Sybrina Fulton mother of Trayvon Martin, speaks at the National Bar Association annual convention, July 29, 2013. (Reuters/Joe Skipper)
Sybrina Fulton, mother of Trayvon Martin, has been a textbook example of courage in the seventeen months since her youngest son was killed by George Zimmerman. Thrust into the public sphere during a time of great personal tragedy, Fulton has carried her pain with incredible poise. It was no different when she spoke before the National Urban League in Philadelphia this past Friday. She told the audience: “My message to you is please use my story, please use my tragedy, please use my broken heart to say to yourself, ’We cannot let this happen to anybody else’s child.’ ”
In that moment, she made the connection between herself and Mamie Till, mother of Emmett Till, the teen slain in 1955 for allegedly whistling at a woman, even stronger. Speaking on her decision to have an open casket at his funeral after her son’s face had been so badly beaten and disfigured he was unrecognizable, Mamie said: “I wanted the world to see what they did to my baby.” These mothers of black sons publicly asked us to use their pain to seek justice. However, the way we use that pain cannot diminish the reality of the people who live with it. By which I mean, we have a bad habit of acting as if black women exist only as props in the story about black men and it’s time to stop.

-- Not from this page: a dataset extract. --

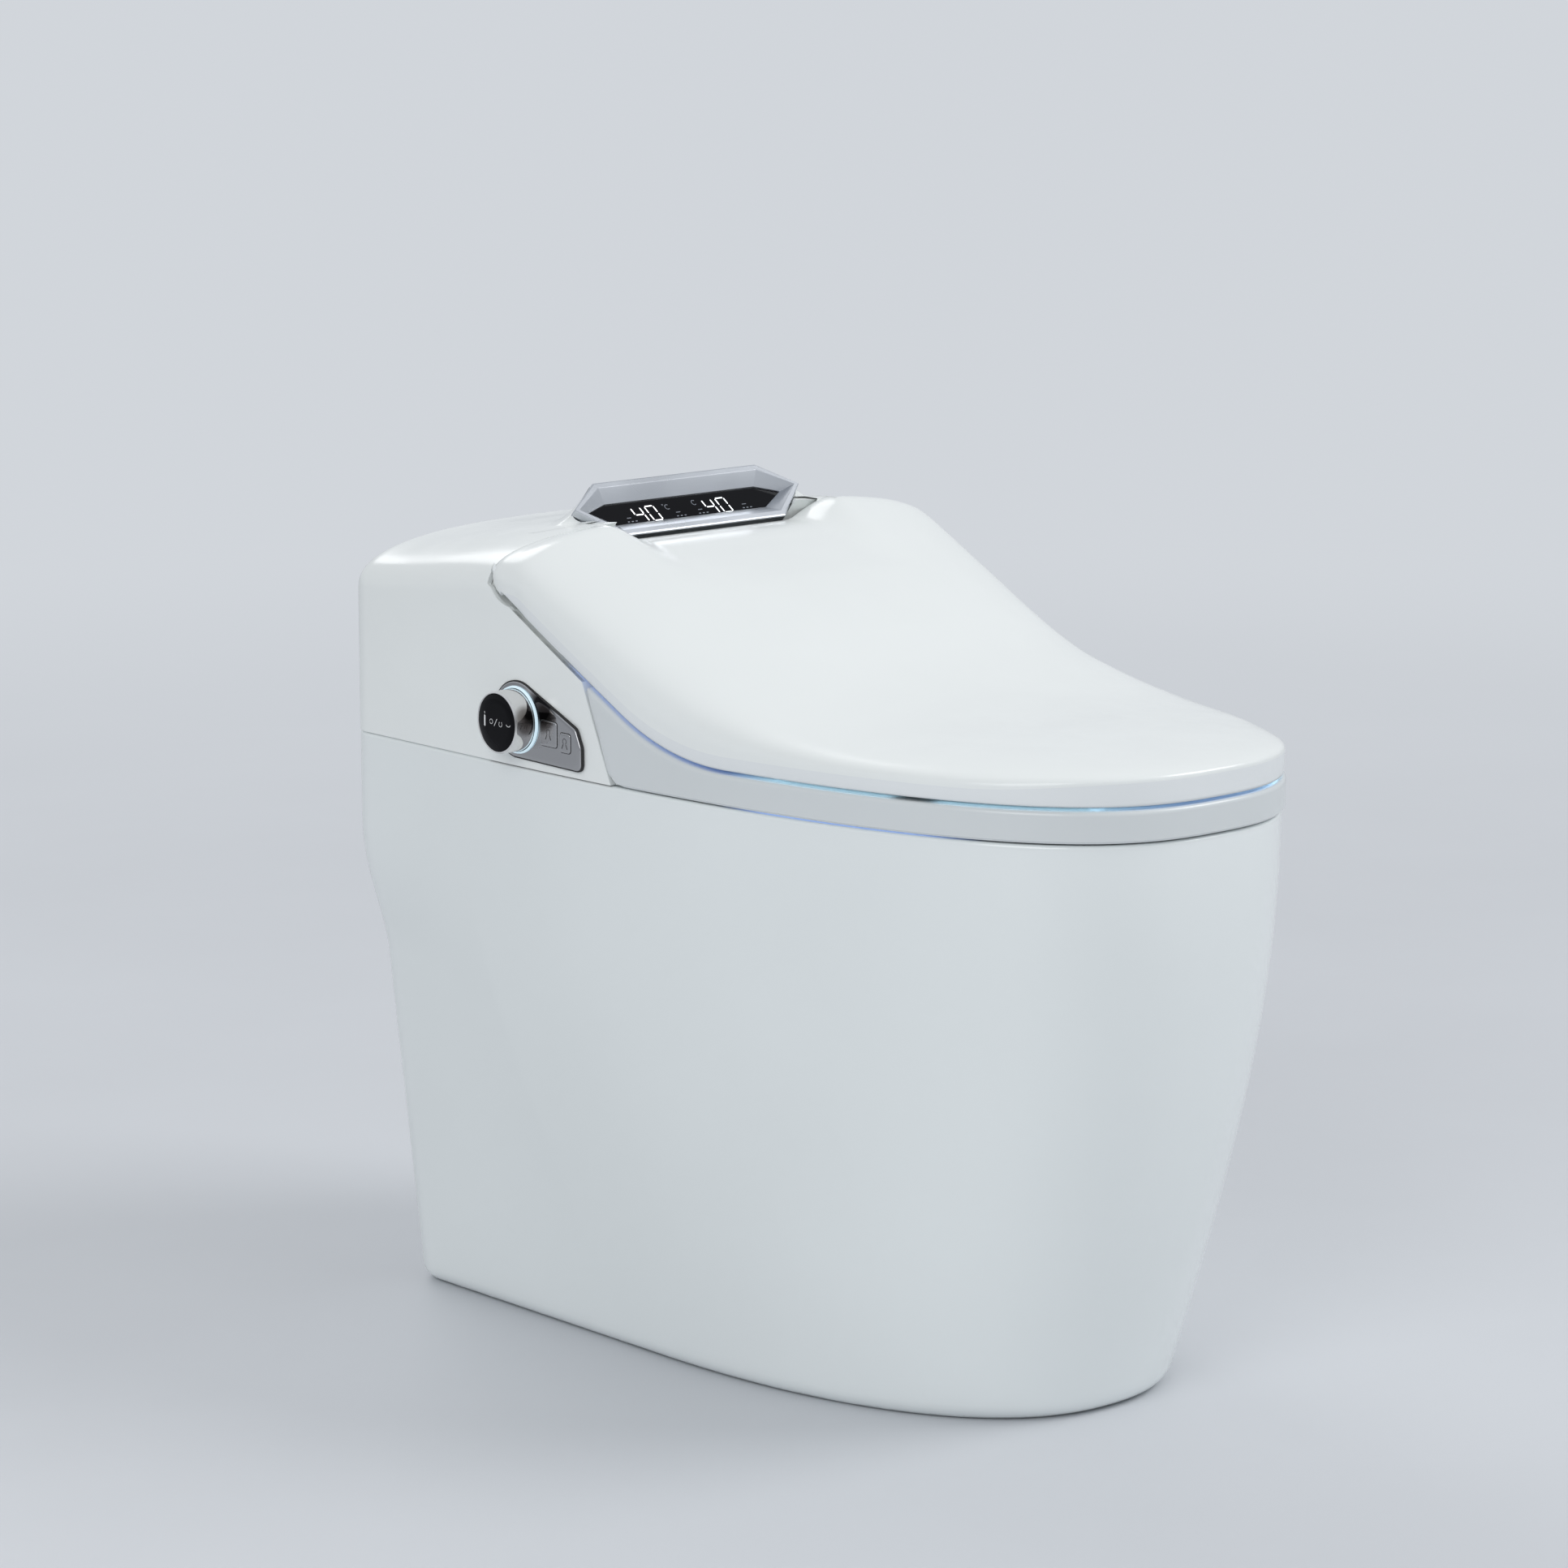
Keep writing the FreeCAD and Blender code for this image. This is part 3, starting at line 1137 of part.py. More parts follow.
def duct_mouth():
    """Place of the warm air outlet: front plane, bottom and top."""
    z1 = RIM_HEIGHT - 5.0
    return RIM_NOSE_Y + BOWL_RIM + BOWL_LENGTH + 8.0, z1 - DUCT_HEIGHT, z1


def duct_frame(half, y, z0):
    """Upright section of the duct, half a width from its middle, over its outer bottom z0."""
    inset = DUCT_WIDTH / 2 - half
    low, high = z0 + inset, z0 + DUCT_HEIGHT - inset
    return polygon([(DUCT_X - half, y, low), (DUCT_X + half, y, low), (DUCT_X + half, y, high), (DUCT_X - half, y, high)])


def dryer_duct():
    """Warm air duct from the fan to its mouth beside the wands."""
    y0, z0, _ = duct_mouth()
    half = DUCT_WIDTH / 2
    rear = FAN_Y - FAN_RADIUS - FAN_WALL - 6.0
    back_z = FLOOR_Z + DUCT_LIFT
    outer = Part.makeLoft([duct_frame(half, y0, z0), duct_frame(half, rear, back_z)], True, True)
    inside = half - DUCT_WALL
    bore = Part.makeLoft([duct_frame(inside, y0 - 1, z0), duct_frame(inside, rear + 1, back_z)], True, True)
    return outer.cut(bore)


def dryer_flap():
    """Flap over the warm air outlet, hinged along its top edge."""
    y0, z0, z1 = duct_mouth()
    half = DUCT_WIDTH / 2
    plate = box(DUCT_X - half, DUCT_X + half, y0 - FLAP_AHEAD, y0 - CLEAR, z0, z1 - 1.0)
    ay, az = y0 - FLAP_AHEAD, z1 + FLAP_LIFT
    barrel = rod_x(DUCT_X - half, DUCT_X + half, ay, az, FLAP_KNUCKLE)
    web = box(DUCT_X - half, DUCT_X + half, ay, y0 - 2 * CLEAR, z1 - 1.5, az)
    return plate.fuse(barrel).fuse(web).cut(rod_x(DUCT_X - 30, DUCT_X + 30, ay, az, FLAP_PIN + FIT))


def flap_pin():
    """Wire pin of the flap with its two ears on the duct."""
    y0, _, z1 = duct_mouth()
    half = DUCT_WIDTH / 2
    pin = rod_x(DUCT_X - half - 3.0, DUCT_X + half + 3.0, y0 - FLAP_AHEAD, z1 + FLAP_LIFT, FLAP_PIN)
    ears = []
    for x in (DUCT_X - half - 3.0, DUCT_X + half + 0.5):
        ear = box(x, x + 2.5, y0 - 4.0, y0 + 10.0, z1 - 4.0, z1 + 2.6)
        ears.append(ear)
    return ears[0].multiFuse([ears[1], pin]).cut(dryer_duct())


def fan_case():
    """Scroll case of the dryer fan."""
    z0 = FLOOR_Z
    z1 = z0 + DUCT_LIFT + DUCT_HEIGHT
    outer = rod((DUCT_X, FAN_Y, z0), (DUCT_X, FAN_Y, z1), FAN_RADIUS + FAN_WALL)
    wide = DUCT_WIDTH / 2 + FAN_WALL
    neck = box(DUCT_X - wide, DUCT_X + wide, FAN_Y - FAN_RADIUS - 8.0, FAN_Y, z0 + 1.0, z1)
    inner = rod((DUCT_X, FAN_Y, z0 + FAN_WALL), (DUCT_X, FAN_Y, z1 - FAN_WALL), FAN_RADIUS)
    half = DUCT_WIDTH / 2 - DUCT_WALL
    low = z0 + DUCT_LIFT + DUCT_WALL
    throat = box(DUCT_X - half, DUCT_X + half, FAN_Y - FAN_RADIUS - 9.0, FAN_Y, low, z1 - DUCT_WALL)
    inlet = rod((DUCT_X, FAN_Y, z1 - 5), (DUCT_X, FAN_Y, z1 + 1), FAN_RADIUS * 0.55)
    return outer.fuse(neck).cut(inner).cut(throat).cut(inlet)


def fan_impeller():
    """Drum of curved blades on a hub, turning about an upright shaft."""
    z0 = FLOOR_Z + FAN_WALL + 2.0
    radius = FAN_RADIUS - 4.0
    disc = rod((DUCT_X, FAN_Y, z0), (DUCT_X, FAN_Y, z0 + 1.5), radius)
    hub = rod((DUCT_X, FAN_Y, z0), (DUCT_X, FAN_Y, z0 + 10.0), 6.0)
    blades = []
    for i in range(FAN_BLADES):
        blade = box(radius - 9.0, radius - 0.5, -0.6, 0.6, z0 + 1.0, z0 + FAN_WIDTH)
        blade.rotate(V(radius - 0.5, 0, 0), V(0, 0, 1), 35.0)
        blade.rotate(V(0, 0, 0), V(0, 0, 1), 360.0 * i / FAN_BLADES)
        blade.translate(V(DUCT_X, FAN_Y, 0))
        blades.append(blade)
    wheel = disc.multiFuse([hub] + blades)
    limit = rod((DUCT_X, FAN_Y, z0), (DUCT_X, FAN_Y, z0 + FAN_WIDTH), radius)
    return wheel.common(limit).cut(rod((DUCT_X, FAN_Y, z0 - 1), (DUCT_X, FAN_Y, z0 + 20), FAN_SHAFT + FIT))


def fan_motor():
    """Motor shaft stub and can under the impeller hub."""
    z0 = FLOOR_Z + FAN_WALL
    can = rod((DUCT_X, FAN_Y, z0), (DUCT_X, FAN_Y, z0 + 1.6), 10.0)
    return can.fuse(rod((DUCT_X, FAN_Y, z0), (DUCT_X, FAN_Y, z0 + 11.0), FAN_SHAFT))


# ---------------------------------------------------------------- water and power
def water_heater():
    """Instant heater: round tank with two end caps and feet."""
    x, y, z = -44.0, 200.0, FLOOR_Z + HEATER_RADIUS + 4.0
    half = HEATER_LENGTH / 2
    tank = rod_x(x - half, x + half, y, z, HEATER_RADIUS)
    rims = [e for e in tank.Edges if e.Closed]
    tank = tank.makeFillet(6.0, rims)
    feet = [box(x + s * 30 - 6, x + s * 30 + 6, y - 18, y + 18, FLOOR_Z, z - 8) for s in (-1, 1)]
    spouts = [rod((x - 24, y, z), (x - 24, y, z + HEATER_RADIUS + 10), 4.5),
              rod((x + 24, y, z), (x + 24, y, z + HEATER_RADIUS + 10), 4.5)]
    return tank.multiFuse(feet + spouts)


def inlet_valve():
    """Brass inlet with a collar and its threaded end in the recess, and a coil on top."""
    z = RIM_HEIGHT + SERVICE_HEIGHT
    wall = BACK_Y - POCKET_DEPTH
    bore = INLET_RADIUS - INLET_WALL
    end = wall + INLET_COLLAR + INLET_LENGTH
    nipple = rod((INLET_X, wall - HOUSING_WALL - 8, z), (INLET_X, end, z), INLET_RADIUS)
    collar = rod((INLET_X, wall + 0.02, z), (INLET_X, wall + INLET_COLLAR, z), INLET_RADIUS + 3.5)
    front = wall - HOUSING_WALL - 38
    body = box(INLET_X - 15, INLET_X + 15, front, wall - HOUSING_WALL - 6, FLOOR_Z, z + 14)
    coil = rod((INLET_X, wall - 26, z + 14), (INLET_X, wall - 26, z + 38), 11.0)
    way = rod((INLET_X, wall - 24, z), (INLET_X, end + 1, z), bore)
    return nipple.multiFuse([collar, body, coil]).cut(way)


def cable_gland():
    """Rubber gland of the mains inlet, seated in the wall of its recess."""
    z = RIM_HEIGHT + SERVICE_HEIGHT
    wall = BACK_Y - POCKET_DEPTH
    body = rod((GLAND_X, wall - HOUSING_WALL, z), (GLAND_X, wall + 10, z), GLAND_RADIUS)
    flange = rod((GLAND_X, wall + 0.02, z), (GLAND_X, wall + 3, z), GLAND_RADIUS + 3)
    return body.fuse(flange).cut(rod((GLAND_X, wall - 9, z), (GLAND_X, wall + 12, z), GLAND_BORE))


def power_supply():
    """Closed power supply with cooling slots in its cover."""
    body = box(-172.0, -96.0, 165.0, 225.0, FLOOR_Z, FLOOR_Z + 38.0)
    z0, z1 = FLOOR_Z + 36.0, FLOOR_Z + 40.0
    slots = [box(x, x + 4.0, 175.0, 215.0, z0, z1) for x in range(-160, -106, 9)]
    return body.cut(Part.makeCompound(slots))


def control_board():
    """Main board on four posts over the power supply, with its largest parts."""
    z = FLOOR_Z + 72.0
    board = box(-150.0, -14.0, 166.0, 236.0, z, z + BOARD_THICK)
    top = z + BOARD_THICK
    chips = [box(-130.0, -112.0, 185.0, 203.0, top, z + 4.0),
             box(-80.0, -50.0, 180.0, 200.0, top, z + 12.0),
             rod((-35.0, 215.0, top), (-35.0, 215.0, z + 16.0), 8.0)]
    places = ((-145.0, 232.0), (-19.0, 232.0), (-92.0, 169.0))
    posts = [rod((x, y, FLOOR_Z), (x, y, z), 3.0) for x, y in places]
    return board.multiFuse(chips + posts)


def booster_pump():
    """Flush pump: round motor on a pump head, on two feet."""
    x, y = 20.0, 252.0
    z = FLOOR_Z + 26.0
    motor = rod_x(x - 30, x + 22, y, z, 20.0)
    head = rod_x(x + 22, x + 40, y, z, 23.0)
    feet = [box(x0, x0 + 10, y - 14, y + 14, FLOOR_Z, z - 12) for x0 in (x - 22, x + 26)]
    spout = rod((x + 31, y, z), (x + 31, y, z + 34), 7.0)
    return motor.multiFuse([head, spout] + feet)


def air_pump():
    """Small air pump for the washing jets, on the chassis."""
    body = box(112.0, 152.0, 178.0, 214.0, FLOOR_Z, FLOOR_Z + 30.0)
    head = rod((132.0, 196.0, FLOOR_Z + 29.0), (132.0, 196.0, FLOOR_Z + 40.0), 12.0)
    return body.fuse(head)


def flush_spout():
    """Elbow that sends the flush water round the bowl."""
    x = -62.0
    y0 = RIM_NOSE_Y + BOWL_RIM + BOWL_LENGTH + 6.0
    z = RIM_HEIGHT - 26.0
    run = rod((x, y0, z), (x, y0 + 60, z), 10.0)
    rise = rod((x, y0 + 52, z - 10.0), (x, y0 + 52, RIM_HEIGHT + 14.0), 10.0)
    foot = box(x - 8, x + 8, y0 + 20, y0 + 44, RIM_HEIGHT - WELL_DEPTH + 0.1, z)
    bore = rod((x, y0 - 1, z), (x, y0 + 52, z), 7.5)
    return run.multiFuse([rise, foot]).cut(bore)


def build():
    """Every sub-part by node name."""
    wand = WAND_SPACING / 2
    return {
        "ceramic_pan": ceramic_pan(),
        "outlet_seal": outlet_seal(),
        "chassis": chassis(),
        "deck_screws": deck_screws(),
        "rear_housing": rear_housing(),
        "pod_base": pod_base(),
        "display_bezel": display_bezel(),
        "display_glass": display_glass(),
        "display_board": display_board(),
        "lid_shell": lid_shell(),
        "lid_liner": lid_liner(),
        "lid_light_guide": lid_light_guide(),
        "lid_bumpers": lid_bumpers(),
        "lid_dampers": lid_dampers(),
        "lid_pins": lid_pins(),
        "seat_upper_shell": seat_upper_shell(),
        "seat_lower_shell": seat_lower_shell(),
        "seat_heater": seat_heater(),
        "seat_bumpers": seat_bumpers(),
        "seat_light_guide": seat_light_guide(),
        "seat_pins": seat_pins(),
        "side_plate": side_plate(),
        "knob_light_ring": knob_light_ring(),
        "knob_shell": knob_shell(),
        "knob_face": knob_face(),
        "knob_shaft": knob_shaft(),
        "knob_encoder": knob_encoder(),
        "switch_board": switch_board(),
        "button_rear_wash": side_button(0),
        "button_front_wash": side_button(1),
        "nozzle_cradle": nozzle_cradle(),
        "wand_rear_wash": nozzle_wand(-wand),
        "wand_front_wash": nozzle_wand(wand),
        "dryer_duct": dryer_duct(),
        "dryer_flap": dryer_flap(),
        "flap_pin": flap_pin(),
        "fan_case": fan_case(),
        "fan_impeller": fan_impeller(),
        "fan_motor": fan_motor(),
        "water_heater": water_heater(),
        "inlet_valve": inlet_valve(),
        "cable_gland": cable_gland(),
        "power_supply": power_supply(),
        "control_board": control_board(),
        "booster_pump": booster_pump(),
        "air_pump": air_pump(),
        "flush_spout": flush_spout(),
    }


def main():
    os.makedirs("parts", exist_ok=True)
    for name, shape in build().items():
        shape.exportStep("parts/" + name + ".step")
        print(name, len(shape.Solids), round(shape.Volume), shape.isValid())


main()
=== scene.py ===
"""Dressed look of a one-piece smart toilet, built round its packed CAD frame.

Shapes are worked out in millimetres with numpy and written in metres.
+Z is up, the nose points to -Y and the control knob is on the -X side.
"""
import json
import math
import bmesh
import bpy
import numpy as np
from mathutils import Matrix, Vector


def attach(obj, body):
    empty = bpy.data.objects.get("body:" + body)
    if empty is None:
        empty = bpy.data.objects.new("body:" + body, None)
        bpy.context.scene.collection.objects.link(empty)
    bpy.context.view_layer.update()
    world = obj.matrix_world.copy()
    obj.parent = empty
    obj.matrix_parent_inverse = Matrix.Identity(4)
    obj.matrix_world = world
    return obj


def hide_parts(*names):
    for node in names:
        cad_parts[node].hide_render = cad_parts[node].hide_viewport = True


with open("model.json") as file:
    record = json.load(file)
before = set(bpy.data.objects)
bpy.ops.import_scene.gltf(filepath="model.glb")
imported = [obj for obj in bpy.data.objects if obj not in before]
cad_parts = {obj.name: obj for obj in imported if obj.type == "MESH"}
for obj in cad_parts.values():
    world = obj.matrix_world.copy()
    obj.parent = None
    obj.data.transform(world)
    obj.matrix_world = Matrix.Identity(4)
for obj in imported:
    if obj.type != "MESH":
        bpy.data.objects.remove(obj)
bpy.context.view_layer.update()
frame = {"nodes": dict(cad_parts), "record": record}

bl_info = {
    "name": "Smart toilet dressing",
    "version": (1, 0, 0),
    "blender": (4, 5, 0),
    "location": "View3D > Sidebar > Toilet",
    "description": "Builds the finished surfaces, lights and stage of a smart toilet",
    "category": "Object",
}

MM = 0.001
MERGE_CAD = 1e-6
MERGE_NEW = 2e-6
CORNER_SHARE = 0.45
# Share of its radius that the painted reflection's dark core fills.
REFLECTION_CORE = 0.45
BAR_CUT = 0.45

# Ceramic. In a plan, NOSE is the front end, WIDE the place along Y behind which the sides run straight,
# HALF the half width there and POWER the exponent of the superellipse. The back climbs from its share at
# the floor, and a smooth step between STEP_LOW and STEP_HIGH takes it the rest of the way.
RIM_Z = 395.0
RIM_NOSE = -354.0
RIM_WIDE = 177.0
RIM_HALF = 188.5
RIM_POWER = 2.65
BASE_NOSE = -271.0
BASE_WIDE = 25.0
BASE_REAR = 275.0
BASE_HALF = 154.0
BASE_POWER = 2.28
BASE_ROUND = 12.0
BACK_Y = 300.0
BACK_AT_FLOOR = 0.07
BACK_CLIMB = 0.87
STEP_LOW = 240.0
STEP_HIGH = 335.0
REAR_CORNER = 25.0
LEAST_CORNER = 4.0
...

Black women’s pain fuels but then becomes obscured in the popular narrative about the consequences of racism and the fight for racial justice, as it becomes framed through the experiences of black men. All of us who do work around these issues are guilty of this oversight, myself included. In our attempts to address the problem of anti-black racism in the US, we neglect to consider the experiences of black women as part of that story.
While the Congressional Black Caucus convened a meeting to discuss the plight of black men and boys, black women and girls who suffer under the same systems of oppression being discussed as problematic for our boys have been left out of the public discourse. We talk often of the criminalization of black boys, and point to the school-to-prison pipeline as an example, but fail to mention the ways it affects black girls, as Monique W. Morris laid out in her report for African American Policy Forum in March of this year. According to Morris: “Black women and girls continue to be over-represented among those who are in contact with the criminal and juvenile justice systems. Black girls continue to experience some of the highest rates of residential detention. Black girls represent the fastest-growing segment of the juvenile justice population, and they have experienced the most dramatic rise in middle school suspension rates in recent years.” Yet, the problem continues to be framed as a nearly exclusive to black men and boys.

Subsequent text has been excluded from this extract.